— WRITTEN INSTRUCTION —
Your task is to quote the listing below exactly, beginning with its first line and ending on the line bearing "return np.linspace(low, high, count + 1)[:, None]".
^^^^
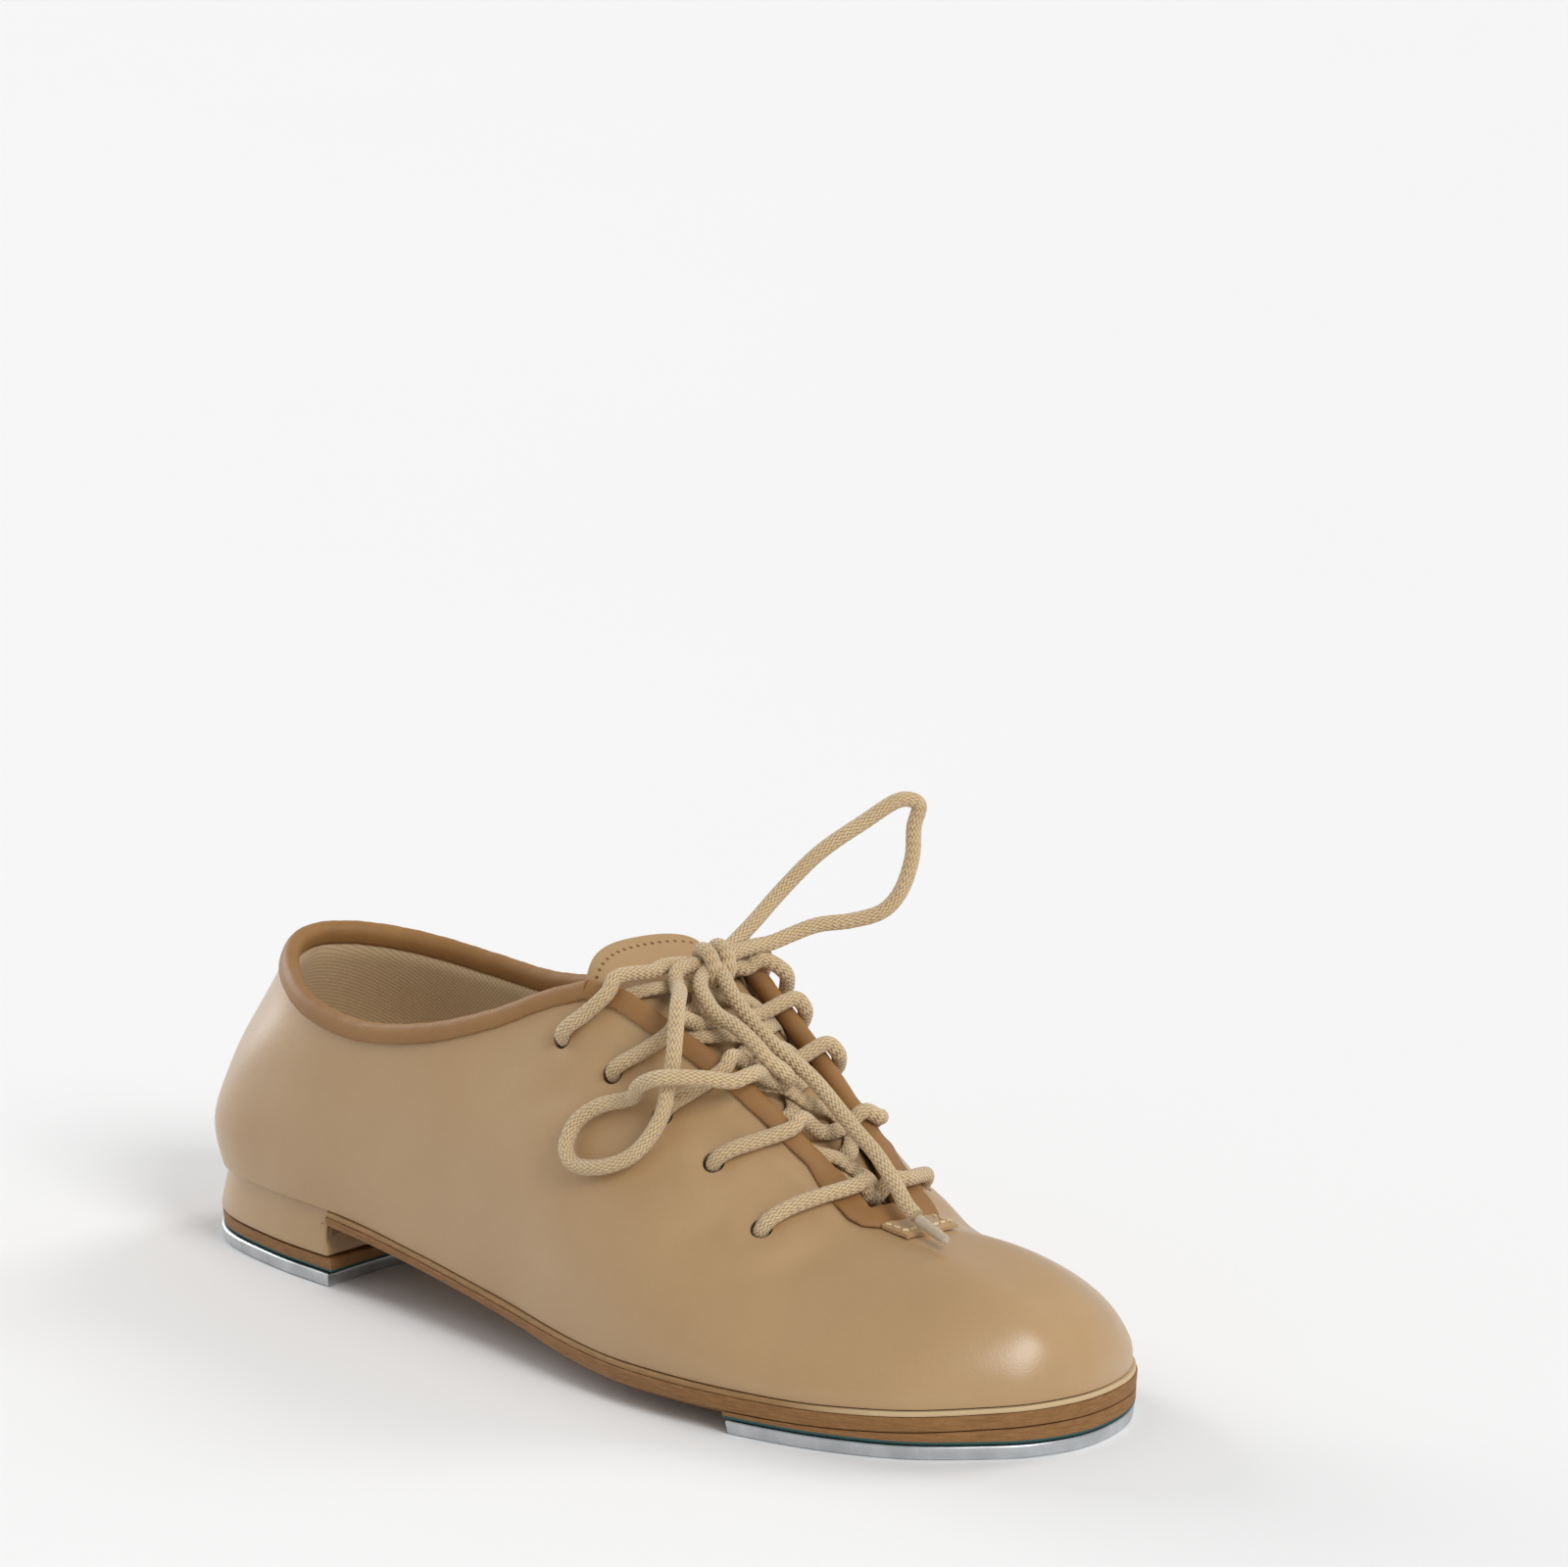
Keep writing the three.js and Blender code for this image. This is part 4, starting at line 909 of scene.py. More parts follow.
def relief(side, points, s, v):
    """How far the worn outer face stands out from the smooth form, in millimetres."""
    x, y, z = points.T
    # Slow waves and finer ones all over
    out = 0.1 * np.sin(x / 9 + z / 14 + 1) * np.sin(z / 8 - y / 13)
    out += 0.05 * np.sin(x / 4.1 - z / 5.3 + 1) * np.sin(y / 6 + z / 9)
    off_ridge = smooth((2 - v) / 0.6)  # both sides agree where they meet
    for sign, dent_x, dent_z, wide, high, deep in DENTS:
        if sign == side.sign:
            up = z - dent_z - DENT_LEAN * (x - dent_x)
            shape = np.exp(-(((x - dent_x) / wide) ** 2) - (up / high) ** 2)
            out -= deep * shape * off_ridge
    flex = bell(x - 78, 13) * np.clip((z - 14) / 14, 0, 1)
    out -= FLEX_CREASE * flex * (1 + np.sin(x / 1.9 + 0.25 * z + 0.6 * np.sin(y / 7)))
    beside_lacing = smooth((s - 4.9) / 0.6) * smooth((9.4 - s) / 0.6)
    out += FACING_ROLL * beside_lacing * bell(v - 0.9, 0.045)
    out += COUNTER_BULGE * bell(z - seat(x) - 9, 7.5) * smooth((-84 - x) / 26)
    for hole in eyelets[0 if side is LATERAL else 1]:
        d = np.linalg.norm(points - hole.point, axis=1)
        out -= EYELET_DIMPLE * bell(d, 3.4) - EYELET_RING * bell(d - 6, 2.2)
    return out


def patch(side, s, v, depth, thickness, worn=False):
    """Front and back points of a sheet that lies at a depth under the outer face."""
    s, v = np.broadcast_arrays(s, v)
    shape = (*s.shape, 3)
    s, v = s.ravel(), v.ravel()
    depth, thickness = (
        np.broadcast_to(size, shape[:2]).ravel()[:, None] for size in (depth, thickness)
    )
    face, normal = skin(side, s, v), skin_normal(side, s, v)
    out = relief(side, face, s, v)[:, None] if worn else 0
    front = face - normal * (depth - out)
    back = face - normal * (depth + thickness)
    return front.reshape(shape), back.reshape(shape)


def both_sides(*sheet):
    return [patch(side, *sheet) for side in SIDES]


def column(low, high, count):
    return np.linspace(low, high, count + 1)[None, :]


def row(low, high, count):
    return np.linspace(low, high, count + 1)[:, None]


def punch(piece):
    """Cuts a hole through a piece at each eyelet."""
    rods = []
    for hole in eyelets[0] + eyelets[1]:
        base = hole.point - hole.normal * 8
        rods.append(lathed([(EYELET_RADIUS, 0), (EYELET_RADIUS, 14)], base, hole.normal, 28))
    drill(piece, join_parts("punches", rods))


def relax(piece, share, times):
    """Smooths a piece's surface where share of its points, in millimetres, is above 0."""
    count = len(piece.data.vertices)
    points = np.zeros(count * 3)
    piece.data.vertices.foreach_get("co", points)
    points = points.reshape(-1, 3)
    edges = np.zeros(len(piece.data.edges) * 2, np.int64)
    piece.data.edges.foreach_get("vertices", edges)
    a, b = edges.reshape(-1, 2).T
    weight = share(points / MM - SHIFT)[:, None] * 0.5
    near = (weight[a, 0] > 0) & (weight[b, 0] > 0)
    ends = np.concatenate([a[near], b[near]])
    others = np.concatenate([b[near], a[near]])
    uses = np.bincount(ends, minlength=count)[:, None]
    weight = np.where(uses > 2, weight, 0)
    for _ in range(times):
        total = [np.bincount(ends, points[others, k], count) for k in range(3)]
        middle = np.stack(total, 1) / np.maximum(uses, 1)
        points = points + weight * (middle - points)
    piece.data.vertices.foreach_set("co", points.ravel())
    piece.data.update()


def toe_share(points):
    """1 over the toe, where the last pulls the leather smooth, and 0 on the rest."""
    x, _, z = points.T
    return smooth((x - 70) / 14) * smooth((z - seat(x) - 3) / 6)


def add_upper():
    long, short = HEEL_BACK * STATION_STEPS, THROAT * STATION_STEPS
    walls = both_sides(row(0, HEEL_BACK, long), column(0, 1, UP_STEPS), 0, LEATHER, True)
    crowns = both_sides(row(0, THROAT, short), column(1, 2, CROWN_STEPS), 0, LEATHER, True)
    upper = sheet_piece("upper_leather", walls + crowns, CREASE)
    relax(upper, toe_share, 150)
    punch(upper)
    place(upper, "tan_leather", "bend", [
        "vamp", "bend_leather_lateral", "bend_leather_medial", "quarter_lateral", "quarter_medial",
    ])


LINING_RISE = 1.1  # the lining turns out under the binding at the edges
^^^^
— EXERCISE ANSWER —
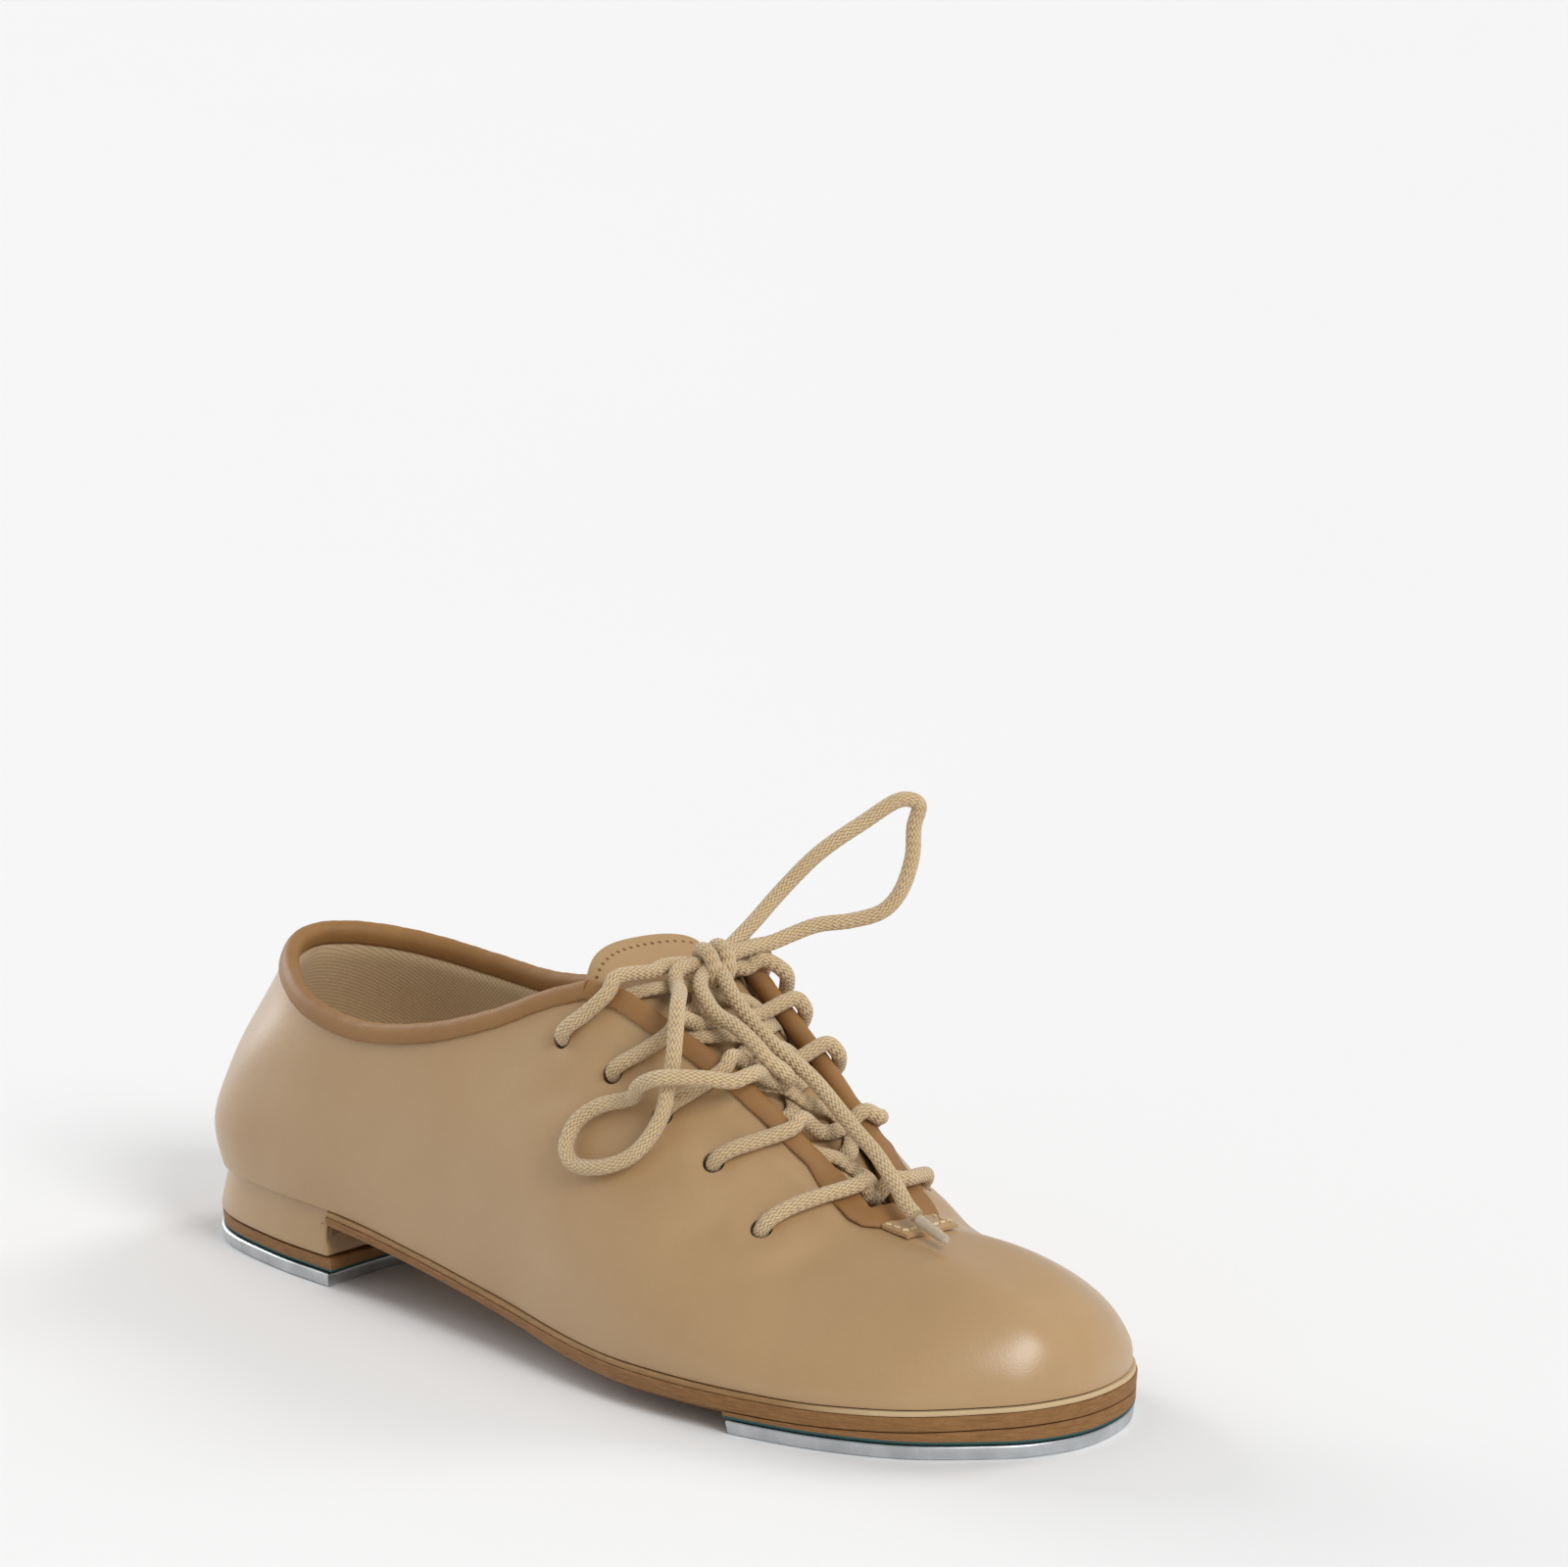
Keep writing the three.js and Blender code for this image. This is part 4, starting at line 909 of scene.py. More parts follow.
def relief(side, points, s, v):
    """How far the worn outer face stands out from the smooth form, in millimetres."""
    x, y, z = points.T
    # Slow waves and finer ones all over
    out = 0.1 * np.sin(x / 9 + z / 14 + 1) * np.sin(z / 8 - y / 13)
    out += 0.05 * np.sin(x / 4.1 - z / 5.3 + 1) * np.sin(y / 6 + z / 9)
    off_ridge = smooth((2 - v) / 0.6)  # both sides agree where they meet
    for sign, dent_x, dent_z, wide, high, deep in DENTS:
        if sign == side.sign:
            up = z - dent_z - DENT_LEAN * (x - dent_x)
            shape = np.exp(-(((x - dent_x) / wide) ** 2) - (up / high) ** 2)
            out -= deep * shape * off_ridge
    flex = bell(x - 78, 13) * np.clip((z - 14) / 14, 0, 1)
    out -= FLEX_CREASE * flex * (1 + np.sin(x / 1.9 + 0.25 * z + 0.6 * np.sin(y / 7)))
    beside_lacing = smooth((s - 4.9) / 0.6) * smooth((9.4 - s) / 0.6)
    out += FACING_ROLL * beside_lacing * bell(v - 0.9, 0.045)
    out += COUNTER_BULGE * bell(z - seat(x) - 9, 7.5) * smooth((-84 - x) / 26)
    for hole in eyelets[0 if side is LATERAL else 1]:
        d = np.linalg.norm(points - hole.point, axis=1)
        out -= EYELET_DIMPLE * bell(d, 3.4) - EYELET_RING * bell(d - 6, 2.2)
    return out


def patch(side, s, v, depth, thickness, worn=False):
    """Front and back points of a sheet that lies at a depth under the outer face."""
    s, v = np.broadcast_arrays(s, v)
    shape = (*s.shape, 3)
    s, v = s.ravel(), v.ravel()
    depth, thickness = (
        np.broadcast_to(size, shape[:2]).ravel()[:, None] for size in (depth, thickness)
    )
    face, normal = skin(side, s, v), skin_normal(side, s, v)
    out = relief(side, face, s, v)[:, None] if worn else 0
    front = face - normal * (depth - out)
    back = face - normal * (depth + thickness)
    return front.reshape(shape), back.reshape(shape)


def both_sides(*sheet):
    return [patch(side, *sheet) for side in SIDES]


def column(low, high, count):
    return np.linspace(low, high, count + 1)[None, :]


def row(low, high, count):
    return np.linspace(low, high, count + 1)[:, None]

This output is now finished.